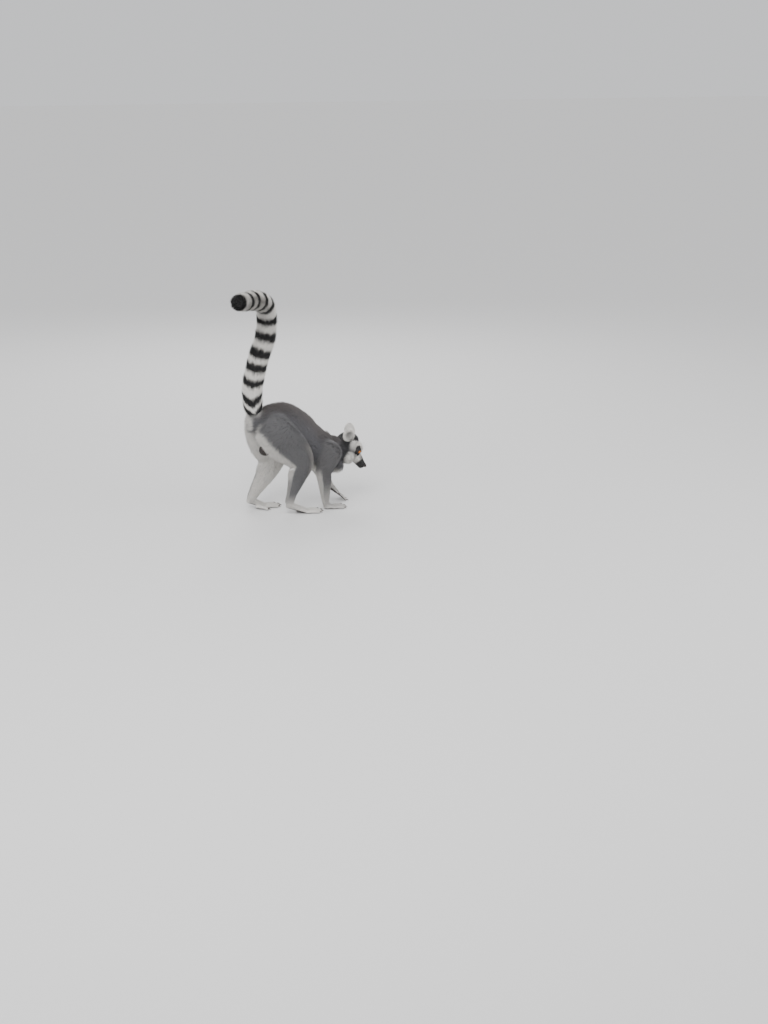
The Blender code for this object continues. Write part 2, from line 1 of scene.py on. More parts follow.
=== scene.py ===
"""The looks of a life-size ring-tailed lemur: one skin, a coat of tufts, eyes, nails and whiskers.

It is laid out as an add-on and is run as a script.  The animal faces +X, its left is +Y and the floor is
Z = 0.  The stations below are those of the solids, in centimetres of the animal's own frame, each with the
depth of the coat there: the skin lies that far under them.  metres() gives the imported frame's metres.
"""

import math

import bmesh
import bpy
import numpy as np
from bpy.props import FloatProperty, FloatVectorProperty, IntProperty, PointerProperty
from mathutils import Matrix, Vector
from mathutils.kdtree import KDTree


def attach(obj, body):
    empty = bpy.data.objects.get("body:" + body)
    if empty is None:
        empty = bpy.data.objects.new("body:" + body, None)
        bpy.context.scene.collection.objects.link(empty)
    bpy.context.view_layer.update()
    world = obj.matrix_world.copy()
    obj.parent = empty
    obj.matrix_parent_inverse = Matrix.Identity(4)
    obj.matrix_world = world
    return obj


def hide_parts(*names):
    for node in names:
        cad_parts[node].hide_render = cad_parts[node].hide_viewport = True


bl_info = {
    "name": "Ring-tailed lemur",
    "version": (1, 0, 0),
    "blender": (4, 5, 0),
    "location": "3D View > Sidebar > Lemur",
    "description": "Skin, coat, eyes, nails and whiskers of a walking ring-tailed lemur",
    "category": "Add Mesh",
}

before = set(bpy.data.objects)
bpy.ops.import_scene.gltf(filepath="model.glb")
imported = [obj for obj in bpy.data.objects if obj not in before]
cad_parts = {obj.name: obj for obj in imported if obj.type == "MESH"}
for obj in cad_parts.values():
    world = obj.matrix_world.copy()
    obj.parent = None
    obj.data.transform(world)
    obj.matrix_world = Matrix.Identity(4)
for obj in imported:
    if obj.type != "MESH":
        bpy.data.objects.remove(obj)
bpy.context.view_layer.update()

CM = 0.01                     # metres in a centimetre
FRAME_SHIFT = np.array([2.082, 5.801, 0.0])
BODY = "root"
EYES = ("eye_left", "eye_right")
SEED = 11
SIDES = {"left": 1, "right": -1}

# ------------------------------------------------ stations: place, half width, half depth, coat

TRUNK = {
    "rump": ((-12.2, 0.0, 26.0), 3.9, 3.6, 1.1),
    "pelvis": ((-9.6, 0.0, 25.7), 4.7, 4.7, 1.2),
    "loin": ((-5.2, 0.0, 25.4), 5.0, 5.6, 1.3),
    "waist": ((-1.6, 0.0, 22.7), 5.2, 6.0, 1.3),
    "ribs": ((1.6, 0.0, 19.3), 5.4, 6.0, 1.25),
    "chest": ((4.9, 0.0, 16.7), 5.4, 5.9, 1.25),
    "shoulders": ((8.3, 0.0, 15.5), 5.0, 5.5, 1.25),
    "neck": ((11.2, 0.0, 15.7), 4.2, 4.7, 1.15),
    "nape": ((13.6, 0.0, 16.0), 3.4, 3.9, 0.9),
}
BREAST = ((10.6, 0.0, 13.6), (3.4, 4.0, 3.9), 1.3)

TAIL = {
    "root": ((-11.9, 0.0, 26.2), 2.85, 2.85, 1.35),
    "rise": ((-13.1, 0.0, 30.2), 3.0, 3.0, 1.6),
    "first": ((-13.4, 0.0, 34.6), 3.15, 3.15, 1.85),
    "second": ((-12.7, 0.0, 39.0), 3.1, 3.1, 1.85),
    "third": ((-11.5, 0.0, 43.6), 3.1, 3.1, 1.85),
    "fourth": ((-9.8, 0.1, 48.2), 3.1, 3.1, 1.85),
    "crest": ((-9.0, 0.0, 53.0), 3.0, 3.0, 1.8),
    "turn": ((-9.6, -1.7, 57.3), 2.95, 2.95, 1.8),
    "over": ((-11.9, -5.2, 59.9), 2.95, 2.95, 1.85),
    "back": ((-15.0, -9.4, 61.2), 2.9, 2.9, 1.9),
    "sweep": ((-18.3, -13.6, 61.9), 2.75, 2.75, 1.9),
    "tip": ((-21.2, -16.6, 62.2), 2.3, 2.3, 1.7),
}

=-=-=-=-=

From the first line of the data through the line with "import math", quote each line exactly and add nothing else.

**COMPLETED TASK**
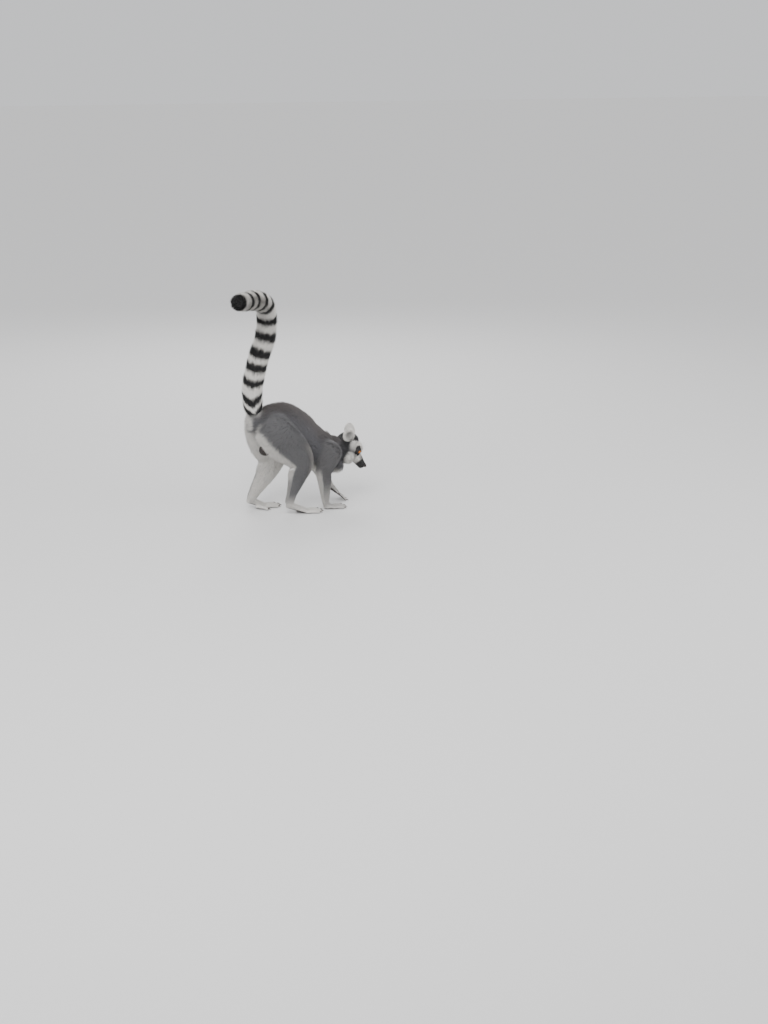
The Blender code for this object continues. Write part 2, from line 1 of scene.py on. More parts follow.
=== scene.py ===
"""The looks of a life-size ring-tailed lemur: one skin, a coat of tufts, eyes, nails and whiskers.

It is laid out as an add-on and is run as a script.  The animal faces +X, its left is +Y and the floor is
Z = 0.  The stations below are those of the solids, in centimetres of the animal's own frame, each with the
depth of the coat there: the skin lies that far under them.  metres() gives the imported frame's metres.
"""

import math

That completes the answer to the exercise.